As teenagers, didn’t we all believe that to become an adult meant giving up one’s dreams? Most of us knew or heard about the things our parents had longed for and given up on. Flavored with a little contempt, didn’t our adolescent selves wonder how grownups could so easily give up on themselves? And didn’t we believe that we weren’t going to give up on our passions the way our parents had? We’d stay true to ourselves. 

Rather than hearing about our parents’ lost dreams, perhaps it would have been helpful to hear how they made peace with that loss. It would be like George Bailey saying to his kids, “I thought to live a good life I needed to travel, but it turned out by doing what I was good at, I built a rich life. I thought I was living a life that amounted to less than what I’d dreamt of, but it turns out it was more.”

What would George Bailey need to do before he could think of his lost dreams this way?

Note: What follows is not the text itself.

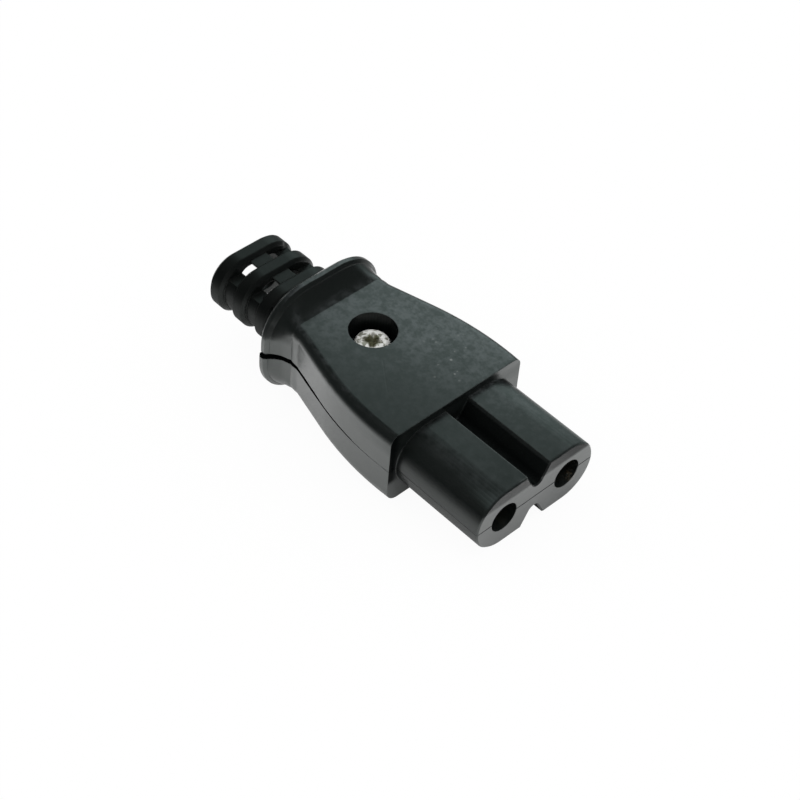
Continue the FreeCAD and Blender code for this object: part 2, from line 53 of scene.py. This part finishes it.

This question is not academic to me. Every holiday vacation, or on unexpected days off, my plan is to write, to make good on a dream I first had when I was 8 years old. Most times, I manage barely a toe-dip in that lake, and certainly nothing like the full immersion I long for. Nearly every time, a tension is created between the writing plans I make and what I’m able to actualize.

This vacation, I find myself wondering if it’s time to give up on this writing dream? It’s unpleasant and painful, the tension between longing and reality. Maybe that’s what all the adults were doing when they “gave up.” Maybe they needed to drop their dream because it seemed the only way to resolve that tension: Maybe I won’t feel so bad if I stop wanting what I want. 

But even while I feel discouraged, I also wonder if there’s a way to resolve the tension without dropping the dream?

I’m a student of Buddhism, and a foundational Buddhist concept speaks to the tension I’m describing by suggesting that we cultivate a stance where we neither cling to our dreams nor push them away. 

Doing this is hard.

Of course I’m thinking of giving up. Because it’s one thing to know the stance I need to cultivate and it’s another to actually mange to do it. How do you want something, and yet not want it so much that it causes distress, that it makes you wish for a life other than the one you lead?

This kind of suffering – called dukkha in the original language of the Buddha – is like any other suffering.  Dukkha describes how life is like a wagon wheel that’s out of true, and so it wobbles, one moment achieving balance, the next falling out of balance, and so on and so on. If it feels like just when things are going our way something  happens to mess it up – well, that’s just life being life. It doesn’t mean something’s wrong, though we will suffer doubly if we think it should be otherwise.

Maybe George Bailey was secretly a Zen master. At every moment in the film when he wants life to be other than it is, he remembers that life is a wobbly wagon wheel, so if it wobbles – if he thinks he’ll finally be able to leave Bedford Falls and travel around the world – he understands it’s life being itself when that’s suddenly snatched away by his father’s death, by his brother’s out-of-state job opportunity, by love.

If I were such a Zen master, I’d remember that if it didn’t work out for me to write quite as much as I’d hoped, or if I sat down to write but felt everything I wrote was crap – well, that wagon wheel is wobbling. It doesn’t mean it’s time to let go of my dream. It means our dreams are also part of life, and so they’re subject to being like life is.

It is a wonderful life, but wonderful doesn’t mean perfect or without trials. Wonderful might be possible only if we also notice what exactly is wonderful in our lives. When George Bailey gets his life back, as his friends and neighbors pile into his home to add their money to the overflowing basket, no part of his brain in that moment is wishing he had been able to travel more. He is simply present to the life he has.